Information-Theoretic State Variable Selection for Reinforcement Learning
Charles Westphal, Stephen Hailes, Mirco Musolesi
TL;DR
This work addresses the challenge of learning compact, informative state representations in reinforcement learning by introducing the Transfer Entropy Redundancy Criterion (TERC), an information-theoretic measure that quantifies how state variables reduce the uncertainty in actions. The core idea is to include only variables that exhibit positive transfer entropy to actions, while rigorously handling perfect conditional redundancy (PCR/PMCR/CPMCR) to avoid discarding informative variables or retaining redundant ones. The authors provide theoretical guarantees and practical algorithms for deriving the minimal informative state subset, with a Naïve method, a CPMCR-aware algorithm, and a simplified variant that scales linearly with the number of variables. Extensive experiments on synthetic data and diverse RL benchmarks (Cart Pole, Lunar Lander, Pendulum, Secret Key Game, Iterated Prisoner’s Dilemma) show that TER C consistently identifies the optimal variable set and accelerates learning compared to UMFI and PI baselines, while also enabling interpretable tracking of information transfer during training.
Abstract
Identifying the most suitable variables to represent the state is a fundamental challenge in Reinforcement Learning (RL).
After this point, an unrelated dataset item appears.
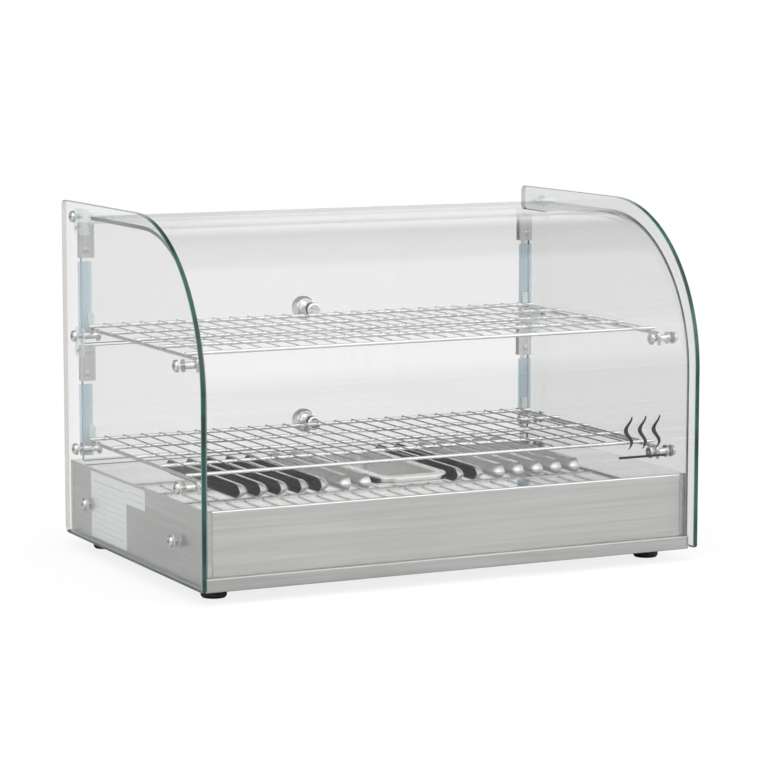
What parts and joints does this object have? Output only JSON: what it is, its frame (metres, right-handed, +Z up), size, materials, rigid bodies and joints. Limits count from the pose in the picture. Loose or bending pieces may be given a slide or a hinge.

These variables must efficiently capture the information necessary for making optimal decisions. In order to address this problem, in this paper, we introduce the Transfer Entropy Redundancy Criterion (TERC), an information-theoretic criterion, which determines if there is \textit{entropy transferred} from state variables to actions during training. We define an algorithm based on TERC that provably excludes variables from the state that have no effect on the final performance of the agent, resulting in more sample efficient learning. Experimental results show that this speed-up is present across three different algorithm classes (represented by tabular Q-learning, Actor-Critic, and Proximal Policy Optimization (PPO)) in a variety of environments. Furthermore, to highlight the differences between the proposed methodology and the current state-of-the-art feature selection approaches, we present a series of controlled experiments on synthetic data, before generalizing to real-world decision-making tasks. We also introduce a representation of the problem that compactly captures the transfer of information from state variables to actions as Bayesian networks.